Data entries
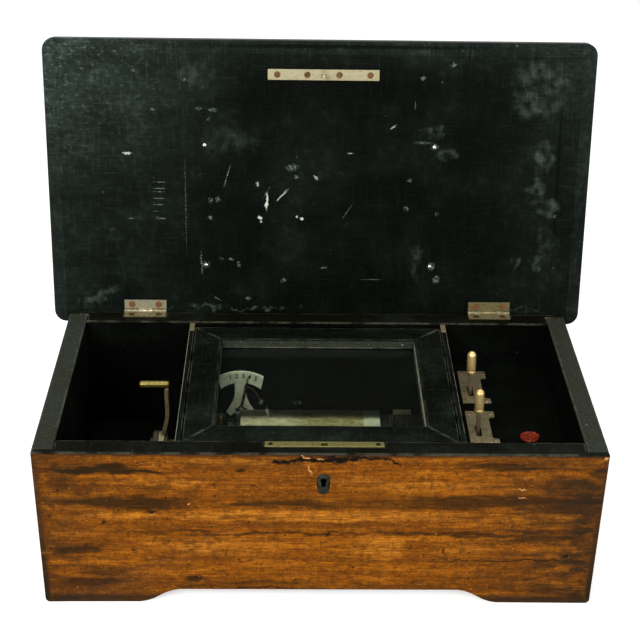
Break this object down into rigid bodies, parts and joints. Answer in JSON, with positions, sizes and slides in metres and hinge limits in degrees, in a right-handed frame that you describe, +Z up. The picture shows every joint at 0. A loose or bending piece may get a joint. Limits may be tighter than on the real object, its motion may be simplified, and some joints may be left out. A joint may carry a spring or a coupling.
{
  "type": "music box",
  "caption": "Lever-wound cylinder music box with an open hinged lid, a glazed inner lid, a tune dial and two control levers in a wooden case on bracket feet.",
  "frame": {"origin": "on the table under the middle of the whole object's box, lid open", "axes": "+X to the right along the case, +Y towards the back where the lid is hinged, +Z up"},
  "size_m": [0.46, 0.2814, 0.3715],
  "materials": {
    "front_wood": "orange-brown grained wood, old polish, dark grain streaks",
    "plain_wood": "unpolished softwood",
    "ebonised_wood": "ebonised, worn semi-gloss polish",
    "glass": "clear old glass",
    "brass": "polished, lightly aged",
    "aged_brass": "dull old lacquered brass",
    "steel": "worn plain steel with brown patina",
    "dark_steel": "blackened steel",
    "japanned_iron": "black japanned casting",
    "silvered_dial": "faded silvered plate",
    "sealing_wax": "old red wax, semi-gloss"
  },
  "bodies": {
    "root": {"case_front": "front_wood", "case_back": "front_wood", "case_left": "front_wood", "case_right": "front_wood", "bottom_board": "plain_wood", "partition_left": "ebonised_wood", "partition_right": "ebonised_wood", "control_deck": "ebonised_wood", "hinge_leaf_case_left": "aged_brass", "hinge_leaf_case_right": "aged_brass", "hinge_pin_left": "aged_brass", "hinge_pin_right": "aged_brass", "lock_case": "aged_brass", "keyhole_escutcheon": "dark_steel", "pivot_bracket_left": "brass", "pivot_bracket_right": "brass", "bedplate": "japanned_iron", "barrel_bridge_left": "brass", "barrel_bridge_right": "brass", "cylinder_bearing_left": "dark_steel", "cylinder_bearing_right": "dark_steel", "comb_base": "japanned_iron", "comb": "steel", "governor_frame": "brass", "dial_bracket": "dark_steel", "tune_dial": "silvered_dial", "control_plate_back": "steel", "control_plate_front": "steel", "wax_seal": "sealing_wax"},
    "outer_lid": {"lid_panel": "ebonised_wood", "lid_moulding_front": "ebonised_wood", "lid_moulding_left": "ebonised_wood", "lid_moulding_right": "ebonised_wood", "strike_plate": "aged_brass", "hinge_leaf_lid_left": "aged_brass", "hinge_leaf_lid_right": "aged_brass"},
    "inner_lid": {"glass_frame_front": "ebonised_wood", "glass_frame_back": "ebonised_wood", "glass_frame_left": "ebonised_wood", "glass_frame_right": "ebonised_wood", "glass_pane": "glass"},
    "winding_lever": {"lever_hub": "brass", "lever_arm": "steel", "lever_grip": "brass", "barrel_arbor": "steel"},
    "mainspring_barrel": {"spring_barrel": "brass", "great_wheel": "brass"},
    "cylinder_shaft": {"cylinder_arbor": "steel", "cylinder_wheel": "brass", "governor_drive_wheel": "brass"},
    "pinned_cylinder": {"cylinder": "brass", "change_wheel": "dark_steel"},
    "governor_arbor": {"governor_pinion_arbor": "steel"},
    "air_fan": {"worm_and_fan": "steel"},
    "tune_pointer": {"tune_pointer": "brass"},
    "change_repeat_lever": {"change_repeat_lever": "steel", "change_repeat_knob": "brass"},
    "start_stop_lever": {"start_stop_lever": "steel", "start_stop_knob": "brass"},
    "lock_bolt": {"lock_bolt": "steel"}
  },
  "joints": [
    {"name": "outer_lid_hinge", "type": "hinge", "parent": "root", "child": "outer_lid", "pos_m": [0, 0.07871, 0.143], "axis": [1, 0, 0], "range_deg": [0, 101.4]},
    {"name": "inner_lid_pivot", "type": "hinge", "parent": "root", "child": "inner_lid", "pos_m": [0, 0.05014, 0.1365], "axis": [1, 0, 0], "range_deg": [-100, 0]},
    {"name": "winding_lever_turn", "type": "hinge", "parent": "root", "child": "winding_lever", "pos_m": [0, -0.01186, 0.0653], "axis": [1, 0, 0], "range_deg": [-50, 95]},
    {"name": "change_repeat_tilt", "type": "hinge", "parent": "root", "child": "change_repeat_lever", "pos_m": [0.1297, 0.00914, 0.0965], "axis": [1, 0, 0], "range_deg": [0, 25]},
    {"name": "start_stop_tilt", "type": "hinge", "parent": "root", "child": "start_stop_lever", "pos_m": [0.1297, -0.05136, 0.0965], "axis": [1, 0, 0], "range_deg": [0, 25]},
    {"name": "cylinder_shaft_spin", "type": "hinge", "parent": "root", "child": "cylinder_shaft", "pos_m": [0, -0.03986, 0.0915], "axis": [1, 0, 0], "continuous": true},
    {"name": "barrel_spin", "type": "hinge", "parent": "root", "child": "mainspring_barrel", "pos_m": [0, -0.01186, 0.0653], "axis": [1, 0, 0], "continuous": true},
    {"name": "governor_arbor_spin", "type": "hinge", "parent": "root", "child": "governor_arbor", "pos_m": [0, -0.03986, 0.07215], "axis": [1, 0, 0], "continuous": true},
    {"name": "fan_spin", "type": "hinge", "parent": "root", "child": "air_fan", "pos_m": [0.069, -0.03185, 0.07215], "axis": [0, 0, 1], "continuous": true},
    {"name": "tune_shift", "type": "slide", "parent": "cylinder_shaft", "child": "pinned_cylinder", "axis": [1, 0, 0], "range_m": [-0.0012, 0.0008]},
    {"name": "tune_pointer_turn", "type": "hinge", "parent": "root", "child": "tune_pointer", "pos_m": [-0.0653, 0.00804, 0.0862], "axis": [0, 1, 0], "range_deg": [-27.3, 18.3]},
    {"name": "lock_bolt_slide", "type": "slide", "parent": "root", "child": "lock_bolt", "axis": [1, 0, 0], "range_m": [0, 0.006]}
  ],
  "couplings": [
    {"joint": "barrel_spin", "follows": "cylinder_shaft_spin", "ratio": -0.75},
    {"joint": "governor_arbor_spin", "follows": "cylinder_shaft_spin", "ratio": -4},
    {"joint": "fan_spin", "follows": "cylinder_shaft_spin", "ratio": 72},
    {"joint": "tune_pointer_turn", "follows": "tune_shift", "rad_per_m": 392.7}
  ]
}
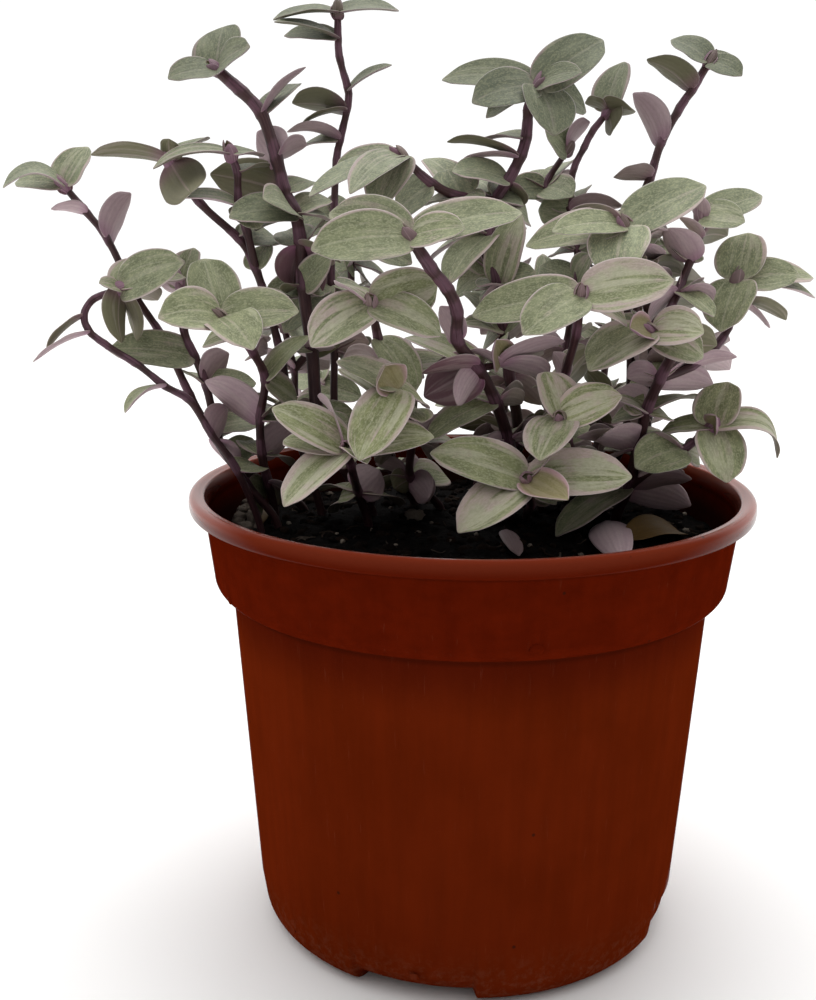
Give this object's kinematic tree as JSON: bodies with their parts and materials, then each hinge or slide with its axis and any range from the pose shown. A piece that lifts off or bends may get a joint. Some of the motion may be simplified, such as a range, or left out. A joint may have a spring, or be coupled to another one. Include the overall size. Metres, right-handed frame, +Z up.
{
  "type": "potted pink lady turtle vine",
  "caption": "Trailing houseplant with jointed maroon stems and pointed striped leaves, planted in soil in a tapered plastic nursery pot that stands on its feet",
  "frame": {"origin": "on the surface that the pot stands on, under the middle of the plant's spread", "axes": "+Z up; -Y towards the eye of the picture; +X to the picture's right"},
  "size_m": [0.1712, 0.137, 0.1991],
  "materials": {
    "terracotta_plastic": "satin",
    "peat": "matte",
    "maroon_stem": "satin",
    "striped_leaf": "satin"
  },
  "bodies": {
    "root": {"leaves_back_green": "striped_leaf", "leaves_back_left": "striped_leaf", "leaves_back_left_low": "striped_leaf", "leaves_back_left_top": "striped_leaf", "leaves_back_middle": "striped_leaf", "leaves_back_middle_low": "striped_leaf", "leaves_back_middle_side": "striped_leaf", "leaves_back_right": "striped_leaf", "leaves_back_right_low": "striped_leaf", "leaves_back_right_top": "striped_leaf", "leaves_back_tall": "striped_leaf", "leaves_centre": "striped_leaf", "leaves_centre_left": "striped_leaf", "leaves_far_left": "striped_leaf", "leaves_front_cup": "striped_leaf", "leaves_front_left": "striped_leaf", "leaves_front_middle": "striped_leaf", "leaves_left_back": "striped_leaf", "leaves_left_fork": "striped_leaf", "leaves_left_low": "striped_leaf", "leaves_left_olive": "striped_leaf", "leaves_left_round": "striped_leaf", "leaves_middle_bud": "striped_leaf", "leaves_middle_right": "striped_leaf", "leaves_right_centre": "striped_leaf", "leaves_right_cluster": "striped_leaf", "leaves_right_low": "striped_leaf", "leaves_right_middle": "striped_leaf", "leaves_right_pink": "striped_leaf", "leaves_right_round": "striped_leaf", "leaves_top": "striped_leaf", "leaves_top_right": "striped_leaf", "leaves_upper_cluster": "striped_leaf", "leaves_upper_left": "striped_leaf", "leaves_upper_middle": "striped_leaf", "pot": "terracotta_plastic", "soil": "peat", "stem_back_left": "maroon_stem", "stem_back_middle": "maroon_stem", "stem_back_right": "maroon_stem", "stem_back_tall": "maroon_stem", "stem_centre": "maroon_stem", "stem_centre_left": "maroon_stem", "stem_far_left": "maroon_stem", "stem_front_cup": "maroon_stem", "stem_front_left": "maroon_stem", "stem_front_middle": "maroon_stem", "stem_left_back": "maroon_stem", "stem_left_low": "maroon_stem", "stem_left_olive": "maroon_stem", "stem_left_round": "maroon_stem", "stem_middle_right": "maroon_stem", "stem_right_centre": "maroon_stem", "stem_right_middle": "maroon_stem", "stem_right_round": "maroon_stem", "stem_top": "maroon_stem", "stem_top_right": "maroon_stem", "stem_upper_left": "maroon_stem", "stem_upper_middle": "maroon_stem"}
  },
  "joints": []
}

---

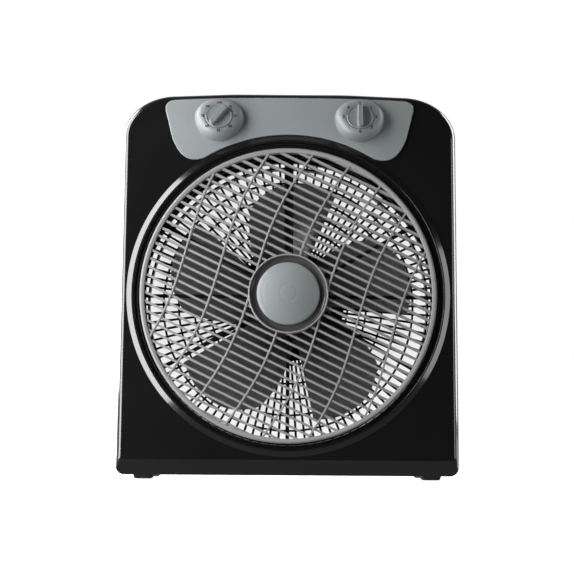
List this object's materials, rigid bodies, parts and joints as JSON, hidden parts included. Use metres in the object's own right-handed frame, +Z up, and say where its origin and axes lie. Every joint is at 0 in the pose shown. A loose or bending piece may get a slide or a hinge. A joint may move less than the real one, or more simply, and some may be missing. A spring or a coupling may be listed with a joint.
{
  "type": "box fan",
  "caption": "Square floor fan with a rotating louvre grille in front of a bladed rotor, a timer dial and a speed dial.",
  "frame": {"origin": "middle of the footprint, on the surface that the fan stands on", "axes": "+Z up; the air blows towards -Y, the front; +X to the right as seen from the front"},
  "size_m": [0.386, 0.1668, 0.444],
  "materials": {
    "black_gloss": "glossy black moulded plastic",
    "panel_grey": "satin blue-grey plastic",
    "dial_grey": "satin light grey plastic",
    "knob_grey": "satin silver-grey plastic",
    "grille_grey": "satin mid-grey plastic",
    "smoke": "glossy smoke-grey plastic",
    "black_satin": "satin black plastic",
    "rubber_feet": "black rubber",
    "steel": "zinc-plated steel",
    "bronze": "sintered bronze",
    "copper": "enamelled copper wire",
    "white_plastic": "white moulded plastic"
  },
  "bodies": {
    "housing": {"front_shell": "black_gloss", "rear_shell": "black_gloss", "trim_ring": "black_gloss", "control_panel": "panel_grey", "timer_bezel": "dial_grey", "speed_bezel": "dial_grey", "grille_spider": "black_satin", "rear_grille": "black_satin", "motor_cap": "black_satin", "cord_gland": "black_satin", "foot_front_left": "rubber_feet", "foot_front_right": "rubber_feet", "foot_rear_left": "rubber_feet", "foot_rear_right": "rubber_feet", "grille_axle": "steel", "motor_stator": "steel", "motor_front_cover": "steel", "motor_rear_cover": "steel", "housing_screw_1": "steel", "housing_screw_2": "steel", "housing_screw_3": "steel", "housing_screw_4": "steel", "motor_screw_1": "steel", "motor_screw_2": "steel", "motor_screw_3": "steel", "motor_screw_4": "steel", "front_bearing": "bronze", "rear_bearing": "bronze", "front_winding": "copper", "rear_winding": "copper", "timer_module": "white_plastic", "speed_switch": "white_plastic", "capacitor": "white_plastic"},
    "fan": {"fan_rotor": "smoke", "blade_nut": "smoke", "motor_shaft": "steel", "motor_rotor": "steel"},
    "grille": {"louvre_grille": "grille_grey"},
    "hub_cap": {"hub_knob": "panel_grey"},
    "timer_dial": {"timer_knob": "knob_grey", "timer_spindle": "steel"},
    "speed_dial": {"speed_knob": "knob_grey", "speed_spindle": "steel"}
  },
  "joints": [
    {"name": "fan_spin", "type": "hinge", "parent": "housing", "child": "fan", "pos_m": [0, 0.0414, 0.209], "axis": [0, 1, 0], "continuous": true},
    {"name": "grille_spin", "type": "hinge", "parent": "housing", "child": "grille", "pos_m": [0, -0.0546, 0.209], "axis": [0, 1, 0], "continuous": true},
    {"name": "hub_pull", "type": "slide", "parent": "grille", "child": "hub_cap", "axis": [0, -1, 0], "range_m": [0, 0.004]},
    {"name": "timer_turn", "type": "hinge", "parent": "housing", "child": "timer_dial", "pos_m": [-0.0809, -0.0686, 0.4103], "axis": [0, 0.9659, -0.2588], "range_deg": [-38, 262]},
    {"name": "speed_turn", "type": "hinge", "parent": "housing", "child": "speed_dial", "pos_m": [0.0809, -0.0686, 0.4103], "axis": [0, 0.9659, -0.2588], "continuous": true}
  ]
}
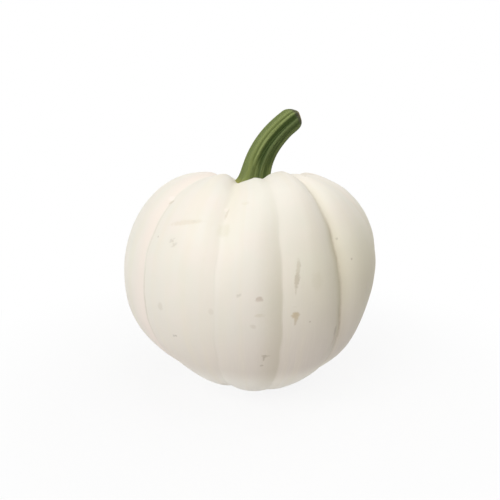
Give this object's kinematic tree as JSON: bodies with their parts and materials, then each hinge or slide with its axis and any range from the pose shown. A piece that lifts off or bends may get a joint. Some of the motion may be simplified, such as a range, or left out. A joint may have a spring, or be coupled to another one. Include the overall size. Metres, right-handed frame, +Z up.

**What to work on**
Provide the number of lines in these entries that hold the word "joints", without any accompanying text.

**Exercise response**
5